Si tuviera que escribir un examen sobre la psicología me quedaría suspendida. No existen dudas sobre eso.
Tomamos, por ejemplo, el incidente de los bombones Carambar. Cuando encontré numerosas bolas rozadas de papel debajo de su cama, sospeché que mi hija metía la mano, sin permiso, en mi provisión de esas barras de caramelo, pero lo negó. Un día la tomé las manos en la masa, es decir con un Carambar entero en la boca. Y aunque los extremos de la barra le dilataban las mejillas, todavía negó los indicios. Porque creía firmemente el dicho francés, “El que roba un huevo, roba un buey,” sobrereaccioné, y le hablé de crimenes y castigos. ¡ La chica tenía cinco años, y la tomaba por Bonnie, de la pareja de Bonnie y Clyde!
El otro día mi hijo me recordó un incidente que se me había ido de la cabeza. Parece que al descubrirlo jugando con fósforos, lo llevé a ver un almacén que se había quemado recientamente. Andando a la pesca de cumplidos, le pregunté si eso le había servido de lección. Me respondió que al ver las ruinas, habia pensado, “¿Así todo eso es culpa mia? Más vale tratar de pasar inadvertido por un buen momento.”
Consternada por esa respuesta, pregunté a mi hija si la había traumatizado al tiempo de los Carambares. Me reveló que unos días después del incidente, al ver venir a casa unos agentes de la policía – sin duda para decirnos que aparcáramos el coche al otro lado de la calle – la pobre había estado segura de que iban a llevarla presa.

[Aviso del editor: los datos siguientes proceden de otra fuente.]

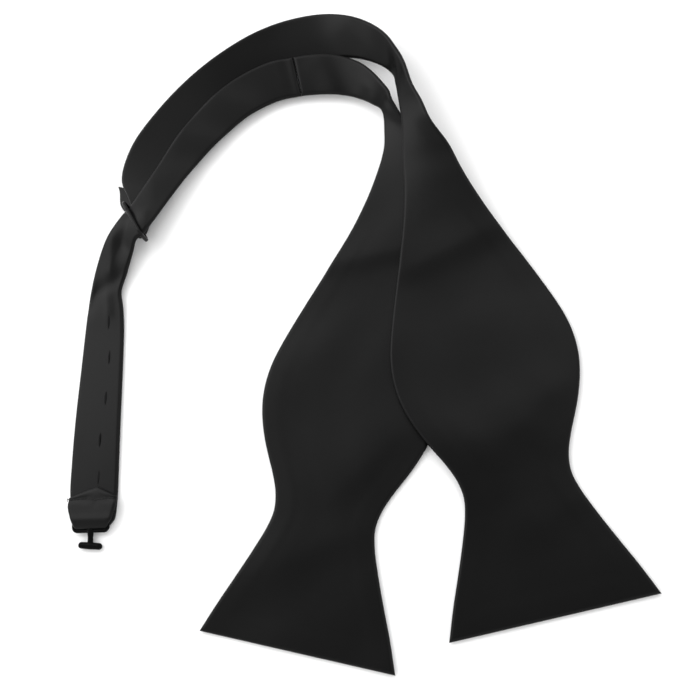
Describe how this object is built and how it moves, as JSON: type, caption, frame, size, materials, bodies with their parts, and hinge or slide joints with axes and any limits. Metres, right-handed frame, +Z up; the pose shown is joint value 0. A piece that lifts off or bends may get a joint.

Como si fuera poco, otra vez quité los ojos a su elefante de felpa, para monstrarles el peligro de correr, como hacían, con unas tijeras en la mano. Después, ambos me han dicho que habían comprendido casi nada a resueltas de mi gesto. ¡Allá mis conocimientos psicológicos!
Si mis hijos se han hecho adultos razonablemente sensatos, es a pesar de su madre. ¡Ay caramba(r)! Ojalá pudiera hacen borrón y cuenta nueva, – es decir, volver a empezar.